I of course knew basic things like to not let a child near a hot stove, not to let her near the top of a flight of stairs, not to give her a fork and tell her to play with an electrical outlet. However, what I did not know was that no matter how safe a situation looked, something can happen. I began to wonder if I was in over my head. Maybe taking care of a baby wasn’t going to be cake like I thought it would be. I had imagined my biggest headache would be trying to change her diaper without getting peed on, not saving her life from an unforeseen incident.

Later that night I talked to Heather about it. She confessed that she’d had many close calls with Lea herself. Even Seb, her father, had had a situation when Lea fell against a table and cut her head. He was six inches from her at the time.

“It’s gonna happen,” Heather told me. “You just have to be ready. And remember if anything happens to her, I’m gonna kill you.”

Our conversation did not put me at ease because I knew Heather and that she was capable of killing me.
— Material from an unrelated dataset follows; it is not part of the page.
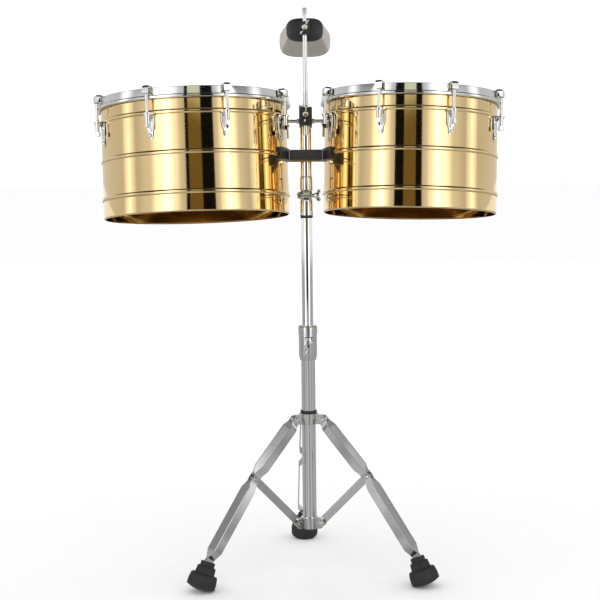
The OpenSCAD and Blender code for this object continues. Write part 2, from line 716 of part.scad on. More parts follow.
module leg_strips(i) {
  lap = 0.1;              // the lapped lengths are thinned by this much, so no faces coincide
  eye_r = strip_w / 2 + 0.4;
  pinch = pinch_in + strip_t / 2;
  spread = spread_in + strip_t / 2;
  ankle = foot_in + strip_t / 2;
  upper = [[0, pinch], [9, pinch], [21, spread], [upper_len - 26, spread],
    [upper_len - 12, pinch], [upper_len, pinch]];
  lower = [[0, pinch], [11, pinch], [25, spread], [foot_start - 24, spread],
    [foot_start - 6, ankle], [foot_start + strip_in, ankle]];
  color("gainsboro") for (s = [-1, 1]) difference() {
    union() {
      upper_frame(i) linear_extrude(strip_w, center = true)
        polygon([for (p = band(upper, strip_t)) [p.x, s * p.y]]);
      lower_frame(i) linear_extrude(strip_w, center = true)
        polygon([for (p = band(lower, strip_t - lap)) [p.x, s * p.y]]);
      upper_frame(i) translate([0, s * pinch, 0]) pin_y(eye_r, strip_t - 2 * lap);
      lower_frame(i) translate([0, s * pinch, 0]) pin_y(eye_r, strip_t - 2 * lap);
    }
    upper_frame(i) pin_y(pin_r + FIT, 40);
    lower_frame(i) pin_y(pin_r + FIT, 40);
    lower_frame(i) translate([foot_start + foot_pin_in, 0, 0]) pin_y(foot_pin_r + FIT, 20);
  }
}
// the middle rivets end beside the brace, which moves freely between them
module leg_rivets(i) {
  face = pinch_in + strip_t;
  stub = face - brace_t / 2 - brace_play;
  color("gainsboro") {
    for (s = [-1, 1]) lower_frame(i) translate([0, s * (face + JOIN - stub / 2), 0]) {
      pin_y(pin_r, stub + JOIN);
      rotate([-s * 90, 0, 0]) translate([0, 0, stub / 2]) cylinder(r1 = 5, r2 = 3.4, h = 1.6);
    }
    lower_frame(i) translate([foot_start + foot_pin_in, 0, 0])
      pin_y(foot_pin_r, 2 * (foot_in + strip_t) - 0.1);
  }
}
module leg_liners(i) {
  inner = brace_t / 2 + brace_play;
  t = pinch_in - inner - 0.05;
  color("#151515") for (s = [-1, 1]) lower_frame(i) translate([0, s * (inner + t / 2), 0]) difference() {
    pin_y(strip_w / 2 - 0.4, t);
    pin_y(pin_r + FIT, t + 2);
  }
}
module foot_frame(i) {
  at_leg(i) translate([foot_reach, 0, dome_r - foot_press]) rotate([0, -foot_tilt, 0])
    rotate([0, 180, 0]) translate([0, 0, dome_r - foot_len]) children();
}
module leg_foot(i) {
  edge = foot_len - dome_r + sqrt(dome_r * dome_r - foot_r * foot_r);
  profile = concat([[0, 0], [13.7, 0], [14.5, 1], [14.5, 9], [17.5, 9.6], [19, 12], [20, 24],
    [25, 25], [27.4, 28], [foot_r, 38]],
    arc(0, foot_len - dome_r, dome_r, atan2(edge - foot_len + dome_r, foot_r), 90, 10));
  slot_t = 2 * (foot_in + strip_t) + 0.2;
  color("#1b1b1b") difference() {
    foot_frame(i) rotate_extrude($fn = 72) polygon(profile);
    lower_frame(i) translate([foot_start - 10, -slot_t / 2, -strip_w / 2 - 0.1])
      cube([strip_in + 12, slot_t, strip_w + 0.2]);
    translate([-500, -500, -100]) cube([1000, 1000, 100]);
  }
}

module brace(i) {
  color("gainsboro") at_leg(i) translate([hub_pivot_r, 0, hub_pivot_z]) rotate([0, -brace_slope, 0])
    difference() {
      union() {
        translate([0, -brace_t / 2, -brace_w / 2]) cube([brace_len, brace_t, brace_w]);
        pin_y(brace_w / 2 + 0.2, brace_t);
        translate([brace_len, 0, 0]) pin_y(brace_w / 2 + 0.2, brace_t);
      }
      pin_y(pin_r + FIT, 20);
      translate([brace_len, 0, 0]) pin_y(pin_r + FIT, 20);
    }
}

module spreader_hub() {
  fork_in = brace_t / 2 + GAP;
  color("silver") difference() {
    union() {
      at_post() translate([0, 0, hub_z0]) cylinder(r = hub_r, h = hub_z1 - hub_z0);
      for (i = [0:2], s = [-1, 1]) at_leg(i) {
        y = s > 0 ? fork_in : -fork_in - fork_t;
        translate([13, y, hub_z0 + 1]) cube([hub_pivot_r - 13, fork_t, hub_z1 - hub_z0 - 2]);
        translate([hub_pivot_r, y + fork_t / 2, hub_pivot_z]) pin_y(9, fork_t);
      }
    }
    at_post() translate([0, 0, hub_z0 - 1]) cylinder(r = tube_r + JOIN, h = 40);
    for (i = [0:2]) at_leg(i) translate([hub_pivot_r, 0, hub_pivot_z]) {
      pin_y(pin_r + JOIN, 40);
      translate([-brace_w / 2 - 1.4, -fork_in, -30]) cube([40, 2 * fork_in, 60]);
    }
  }
}
module hub_pins() {
  color("gainsboro") for (i = [0:2]) at_leg(i) translate([hub_pivot_r, 0, hub_pivot_z])
    rivet(2 * (brace_t / 2 + GAP + fork_t) + 0.1, 5);
}

module leg_left_strips() { leg_strips(0); }
module leg_left_rivets() { leg_rivets(0); }
module leg_left_liners() { leg_liners(0); }
module leg_left_foot() { leg_foot(0); }
module leg_right_strips() { leg_strips(1); }
module leg_right_rivets() { leg_rivets(1); }
module leg_right_liners() { leg_liners(1); }
module leg_right_foot() { leg_foot(1); }
module leg_back_strips() { leg_strips(2); }
module leg_back_rivets() { leg_rivets(2); }
module leg_back_liners() { leg_liners(2); }
module leg_back_foot() { leg_foot(2); }
module brace_left() { brace(0); }
module brace_right() { brace(1); }
module brace_back() { brace(2); }

lower_tube();
tube_plug();
spreader_hub();
hub_pins();
height_clamp();
clamp_bushing();
clamp_key();
clamp_wing_screw();
leg_collar();
collar_ring();
collar_pins();
leg_left_strips();
leg_left_rivets();
leg_left_liners();
leg_left_foot();
leg_right_strips();
leg_right_rivets();
leg_right_liners();
leg_right_foot();
leg_back_strips();
leg_back_rivets();
leg_back_liners();
leg_back_foot();
brace_left();
brace_right();
brace_back();
height_post();
tilter_fork();
tilter_bolt();
tilter_ring();
tilter_wing_screw();
tilter_block();
mast_tube();
crossbar();
crossbar_strap();
crossbar_saddle();
carrier_bolts();
shell_brackets();
rod_block();
block_bolt();
stabiliser_rods();
block_wing_screw();
shell_left();
shell_right();
head_left();
head_right();
flesh_hoops();
hoop_left();
hoop_right();
lugs_left();
lugs_right();
lug_screws();
tuning_hooks();
tuning_nuts();
bell_rod();
rod_collar();
cowbell_body();
cowbell_end();
bell_clamp();
bell_wing_screw();
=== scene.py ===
"""Timbales on a folding tripod: the finish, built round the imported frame. Lengths are in metres."""
import bmesh
import bpy
import json
import math
import numpy as np
from mathutils import Matrix, Vector

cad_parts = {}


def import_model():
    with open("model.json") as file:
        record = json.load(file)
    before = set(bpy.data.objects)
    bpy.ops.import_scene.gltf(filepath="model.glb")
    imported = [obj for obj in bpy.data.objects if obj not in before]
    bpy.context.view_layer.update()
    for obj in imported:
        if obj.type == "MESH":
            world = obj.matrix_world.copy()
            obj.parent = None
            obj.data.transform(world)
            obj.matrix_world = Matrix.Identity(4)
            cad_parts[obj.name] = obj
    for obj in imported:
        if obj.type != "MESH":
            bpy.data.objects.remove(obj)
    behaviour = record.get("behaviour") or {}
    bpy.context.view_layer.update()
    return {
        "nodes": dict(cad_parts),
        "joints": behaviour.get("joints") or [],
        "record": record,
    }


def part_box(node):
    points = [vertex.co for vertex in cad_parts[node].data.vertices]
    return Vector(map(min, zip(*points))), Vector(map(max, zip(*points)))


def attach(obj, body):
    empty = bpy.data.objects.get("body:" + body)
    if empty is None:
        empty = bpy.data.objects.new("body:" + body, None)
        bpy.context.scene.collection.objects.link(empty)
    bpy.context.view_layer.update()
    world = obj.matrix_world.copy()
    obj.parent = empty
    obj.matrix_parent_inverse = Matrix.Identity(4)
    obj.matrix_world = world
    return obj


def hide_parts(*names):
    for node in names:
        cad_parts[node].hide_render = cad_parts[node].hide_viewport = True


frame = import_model()
NODES = frame["nodes"]
JOINTS = {joint["name"]: joint for joint in frame["joints"]}
BODY_OF = {node: body for body, group in frame["record"]["behaviour"]["bodies"].items()
           for node in group}
SIDES = {"left": -1, "right": 1}
LEGS = ("left", "right", "back")
MM = 0.001

# drums
HOOKS = 8
LUG_TURN = math.radians(22.5)
BEAD_OUT = 2.4 * MM
BEAD_HALF = 4.5 * MM
BEAD_HEIGHTS = (38.8 * MM, 115.7 * MM, 193.4 * MM)
WALL = 1.2 * MM
EDGE_CURL = 3 * MM
HOOP_HEIGHT = 21.5 * MM
HOOP_INSIDE = 5.6 * MM
HOOP_OUTSIDE = 8 * MM
COLLAR_HEIGHT = 7 * MM
COLLAR_OUTSIDE = 9.6 * MM
COLLAR_CORNER = 2 * MM
LEDGE_DROP = 48.7 * MM
LEDGE_THICK = 2.4 * MM
LUG_TOP = BEAD_HEIGHTS[2] - BEAD_HALF - 0.4 * MM
LUG_HEIGHT = 47 * MM
RIB_OUT = 5.5 * MM
ROD_OUT = 14 * MM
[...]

And I knew her well enough to know that she would do it slowly so it would be even more painful for me.

I’ve been with Lea for a week now and the worst thing that has happened was that I allowed her to stab herself with a cheese knife, (it didn’t break the skin) and I partially blame her mother because she’s the one that gave it to Lea. I realize that this job is harder than I initially thought, but I’ve also realized that so is life. So each night I go to bed thinking about what I’ve learned and how to use it the next day to protect Lea and myself. Tonight’s lesson, “A cheese knife is still a knife.”